EXERCISE DETAILS » Find every line below that contains the word "piece" and copy it out.

DATA FOR THIS EXERCISE »
--- --- ---

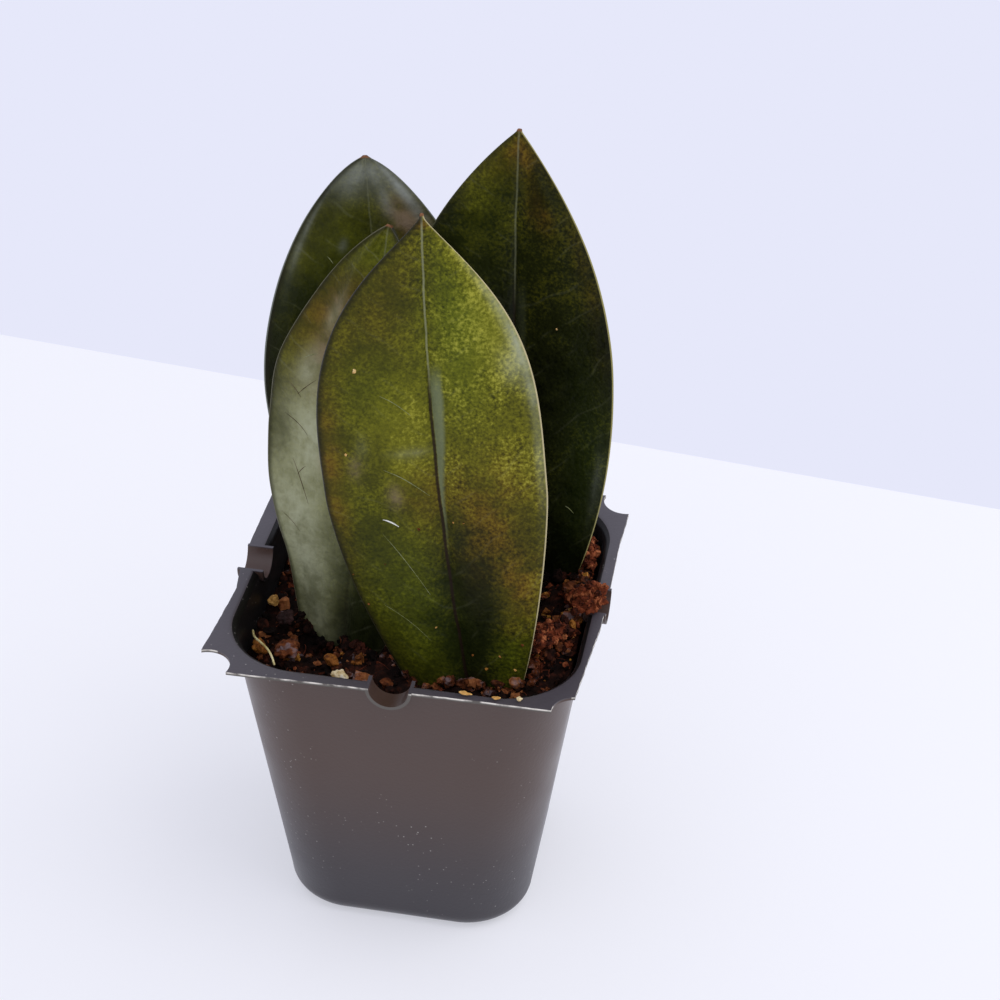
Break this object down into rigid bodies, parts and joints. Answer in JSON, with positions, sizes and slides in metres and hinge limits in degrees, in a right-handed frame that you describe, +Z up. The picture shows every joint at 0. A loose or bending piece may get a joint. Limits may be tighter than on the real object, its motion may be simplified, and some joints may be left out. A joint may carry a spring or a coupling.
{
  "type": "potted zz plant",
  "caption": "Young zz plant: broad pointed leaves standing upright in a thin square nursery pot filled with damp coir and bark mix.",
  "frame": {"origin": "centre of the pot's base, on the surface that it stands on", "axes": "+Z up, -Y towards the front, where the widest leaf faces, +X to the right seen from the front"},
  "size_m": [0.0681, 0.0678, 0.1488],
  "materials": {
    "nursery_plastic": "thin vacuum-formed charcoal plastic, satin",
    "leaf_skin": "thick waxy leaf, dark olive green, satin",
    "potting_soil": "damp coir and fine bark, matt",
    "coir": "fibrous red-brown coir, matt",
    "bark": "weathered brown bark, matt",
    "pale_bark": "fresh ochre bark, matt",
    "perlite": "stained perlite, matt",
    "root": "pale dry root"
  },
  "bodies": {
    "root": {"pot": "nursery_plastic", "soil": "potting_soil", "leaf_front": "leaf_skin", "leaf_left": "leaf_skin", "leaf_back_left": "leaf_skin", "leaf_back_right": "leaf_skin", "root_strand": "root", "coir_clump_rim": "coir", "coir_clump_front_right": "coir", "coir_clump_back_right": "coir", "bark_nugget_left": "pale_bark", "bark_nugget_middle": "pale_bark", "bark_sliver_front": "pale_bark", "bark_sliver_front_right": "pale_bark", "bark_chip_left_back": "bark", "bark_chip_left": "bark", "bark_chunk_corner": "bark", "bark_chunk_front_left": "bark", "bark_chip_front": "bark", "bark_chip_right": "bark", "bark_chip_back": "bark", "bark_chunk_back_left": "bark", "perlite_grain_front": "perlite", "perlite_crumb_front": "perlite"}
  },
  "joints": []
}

--- --- ---

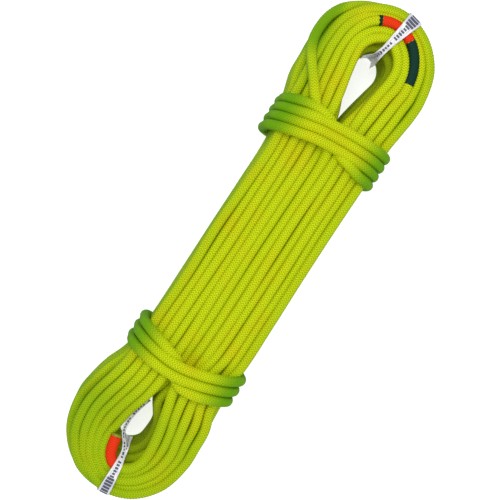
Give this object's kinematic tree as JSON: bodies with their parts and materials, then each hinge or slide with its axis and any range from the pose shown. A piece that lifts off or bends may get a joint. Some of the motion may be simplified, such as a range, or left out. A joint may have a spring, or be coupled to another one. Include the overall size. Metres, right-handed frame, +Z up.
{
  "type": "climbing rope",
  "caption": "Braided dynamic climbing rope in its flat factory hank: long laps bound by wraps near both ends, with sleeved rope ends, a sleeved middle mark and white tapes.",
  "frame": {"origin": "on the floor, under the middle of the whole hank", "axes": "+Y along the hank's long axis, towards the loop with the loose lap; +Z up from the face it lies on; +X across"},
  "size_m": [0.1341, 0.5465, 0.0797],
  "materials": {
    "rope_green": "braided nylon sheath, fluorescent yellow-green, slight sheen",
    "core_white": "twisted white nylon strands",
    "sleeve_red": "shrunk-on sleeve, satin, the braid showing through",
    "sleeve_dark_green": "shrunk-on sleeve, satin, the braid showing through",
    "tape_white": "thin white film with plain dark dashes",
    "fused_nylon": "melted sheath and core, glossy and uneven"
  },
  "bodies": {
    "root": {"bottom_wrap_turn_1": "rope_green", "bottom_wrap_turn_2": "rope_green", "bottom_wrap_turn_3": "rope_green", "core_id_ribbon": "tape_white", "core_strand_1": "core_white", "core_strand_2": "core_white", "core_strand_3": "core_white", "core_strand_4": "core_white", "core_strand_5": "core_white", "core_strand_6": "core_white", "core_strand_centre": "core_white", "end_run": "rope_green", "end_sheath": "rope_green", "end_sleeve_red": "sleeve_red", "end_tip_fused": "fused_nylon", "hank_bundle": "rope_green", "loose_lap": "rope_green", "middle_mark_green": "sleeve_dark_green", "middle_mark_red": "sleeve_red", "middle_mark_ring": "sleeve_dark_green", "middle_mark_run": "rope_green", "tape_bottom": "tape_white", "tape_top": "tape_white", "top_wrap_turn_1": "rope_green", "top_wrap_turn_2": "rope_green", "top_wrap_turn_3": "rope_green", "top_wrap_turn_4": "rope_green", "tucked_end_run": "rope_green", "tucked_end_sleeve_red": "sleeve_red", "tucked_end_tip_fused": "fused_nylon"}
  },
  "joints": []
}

--- --- ---

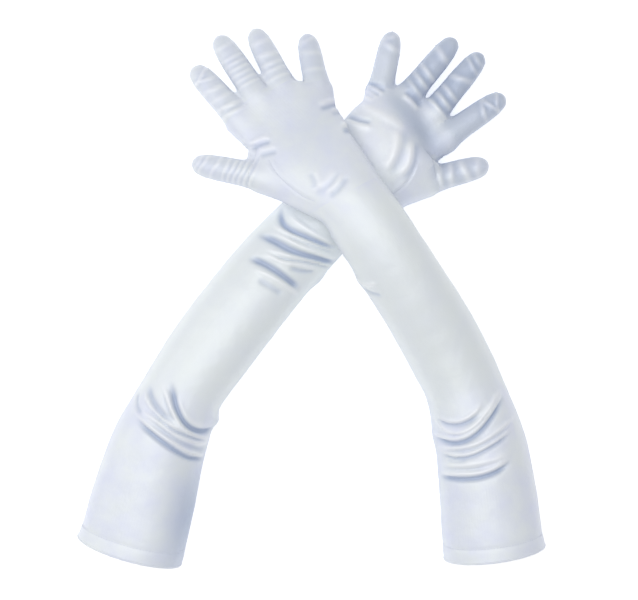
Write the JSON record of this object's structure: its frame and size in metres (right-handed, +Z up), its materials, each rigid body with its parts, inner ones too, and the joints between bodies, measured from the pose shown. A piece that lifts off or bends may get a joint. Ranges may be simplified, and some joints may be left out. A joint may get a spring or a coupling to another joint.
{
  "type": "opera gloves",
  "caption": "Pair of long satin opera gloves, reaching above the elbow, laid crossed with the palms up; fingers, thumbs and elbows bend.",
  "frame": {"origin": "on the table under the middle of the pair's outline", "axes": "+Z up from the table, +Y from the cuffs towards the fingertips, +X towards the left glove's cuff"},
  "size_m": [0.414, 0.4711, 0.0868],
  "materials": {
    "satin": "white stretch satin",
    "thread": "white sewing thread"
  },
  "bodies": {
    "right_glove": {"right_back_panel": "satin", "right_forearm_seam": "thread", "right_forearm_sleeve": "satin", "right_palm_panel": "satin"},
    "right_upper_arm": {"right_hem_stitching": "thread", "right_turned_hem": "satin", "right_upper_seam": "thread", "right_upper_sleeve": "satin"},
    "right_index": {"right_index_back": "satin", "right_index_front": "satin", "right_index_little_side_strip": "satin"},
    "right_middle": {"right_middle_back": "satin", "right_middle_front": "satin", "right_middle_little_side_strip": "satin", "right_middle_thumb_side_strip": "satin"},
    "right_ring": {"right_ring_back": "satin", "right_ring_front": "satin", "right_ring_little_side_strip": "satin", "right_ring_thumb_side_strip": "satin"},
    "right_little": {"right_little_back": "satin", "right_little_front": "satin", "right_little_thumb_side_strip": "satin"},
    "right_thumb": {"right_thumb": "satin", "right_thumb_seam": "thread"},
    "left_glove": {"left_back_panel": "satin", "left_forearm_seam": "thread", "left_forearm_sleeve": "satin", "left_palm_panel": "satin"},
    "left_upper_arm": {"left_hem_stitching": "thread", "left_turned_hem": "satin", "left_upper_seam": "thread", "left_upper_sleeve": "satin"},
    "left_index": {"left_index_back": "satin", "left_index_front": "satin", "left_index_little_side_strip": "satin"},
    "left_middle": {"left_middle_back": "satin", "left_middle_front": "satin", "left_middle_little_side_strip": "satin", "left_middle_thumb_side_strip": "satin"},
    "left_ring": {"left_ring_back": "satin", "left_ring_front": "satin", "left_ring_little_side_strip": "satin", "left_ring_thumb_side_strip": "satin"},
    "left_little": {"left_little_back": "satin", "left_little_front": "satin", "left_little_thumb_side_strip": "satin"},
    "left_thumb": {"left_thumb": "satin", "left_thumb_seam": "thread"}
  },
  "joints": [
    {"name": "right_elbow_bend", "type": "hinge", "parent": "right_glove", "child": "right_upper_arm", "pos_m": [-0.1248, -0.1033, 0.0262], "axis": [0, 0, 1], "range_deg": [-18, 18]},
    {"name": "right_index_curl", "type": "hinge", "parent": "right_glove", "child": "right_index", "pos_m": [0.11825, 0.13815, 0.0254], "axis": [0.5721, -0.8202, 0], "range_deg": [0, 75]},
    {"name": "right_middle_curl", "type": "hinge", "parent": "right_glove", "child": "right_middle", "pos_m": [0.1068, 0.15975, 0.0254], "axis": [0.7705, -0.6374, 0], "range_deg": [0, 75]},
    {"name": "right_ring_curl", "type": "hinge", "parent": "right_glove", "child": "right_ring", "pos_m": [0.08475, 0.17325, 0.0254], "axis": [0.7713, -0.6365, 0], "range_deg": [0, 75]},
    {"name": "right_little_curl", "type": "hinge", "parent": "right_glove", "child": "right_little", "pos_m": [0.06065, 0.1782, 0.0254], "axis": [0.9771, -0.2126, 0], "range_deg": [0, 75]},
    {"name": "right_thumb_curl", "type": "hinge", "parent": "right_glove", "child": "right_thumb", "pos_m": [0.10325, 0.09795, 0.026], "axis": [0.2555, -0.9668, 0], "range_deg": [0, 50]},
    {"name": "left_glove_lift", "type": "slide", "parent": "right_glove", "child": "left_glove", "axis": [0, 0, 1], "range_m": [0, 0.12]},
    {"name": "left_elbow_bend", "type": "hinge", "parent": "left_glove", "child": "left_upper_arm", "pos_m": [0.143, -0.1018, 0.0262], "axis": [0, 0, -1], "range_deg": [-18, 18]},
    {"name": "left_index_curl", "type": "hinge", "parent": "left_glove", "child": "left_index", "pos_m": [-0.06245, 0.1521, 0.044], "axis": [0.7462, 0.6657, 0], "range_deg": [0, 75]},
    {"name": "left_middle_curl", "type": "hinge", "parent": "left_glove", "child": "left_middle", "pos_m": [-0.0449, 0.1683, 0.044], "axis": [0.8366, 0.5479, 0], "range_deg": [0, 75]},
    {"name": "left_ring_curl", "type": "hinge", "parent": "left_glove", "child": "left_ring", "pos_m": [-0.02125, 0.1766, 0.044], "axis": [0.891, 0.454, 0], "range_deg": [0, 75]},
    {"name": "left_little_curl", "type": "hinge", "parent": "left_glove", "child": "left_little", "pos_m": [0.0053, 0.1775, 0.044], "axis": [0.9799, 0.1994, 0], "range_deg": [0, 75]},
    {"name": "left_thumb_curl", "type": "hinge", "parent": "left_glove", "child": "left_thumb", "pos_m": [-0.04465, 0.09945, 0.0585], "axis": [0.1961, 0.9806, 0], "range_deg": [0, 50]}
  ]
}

--- --- ---

RESULT FOR THIS EXERCISE »
Break this object down into rigid bodies, parts and joints. Answer in JSON, with positions, sizes and slides in metres and hinge limits in degrees, in a right-handed frame that you describe, +Z up. The picture shows every joint at 0. A loose or bending piece may get a joint. Limits may be tighter than on the real object, its motion may be simplified, and some joints may be left out. A joint may carry a spring or a coupling.
Give this object's kinematic tree as JSON: bodies with their parts and materials, then each hinge or slide with its axis and any range from the pose shown. A piece that lifts off or bends may get a joint. Some of the motion may be simplified, such as a range, or left out. A joint may have a spring, or be coupled to another one. Include the overall size. Metres, right-handed frame, +Z up.
Write the JSON record of this object's structure: its frame and size in metres (right-handed, +Z up), its materials, each rigid body with its parts, inner ones too, and the joints between bodies, measured from the pose shown. A piece that lifts off or bends may get a joint. Ranges may be simplified, and some joints may be left out. A joint may get a spring or a coupling to another joint.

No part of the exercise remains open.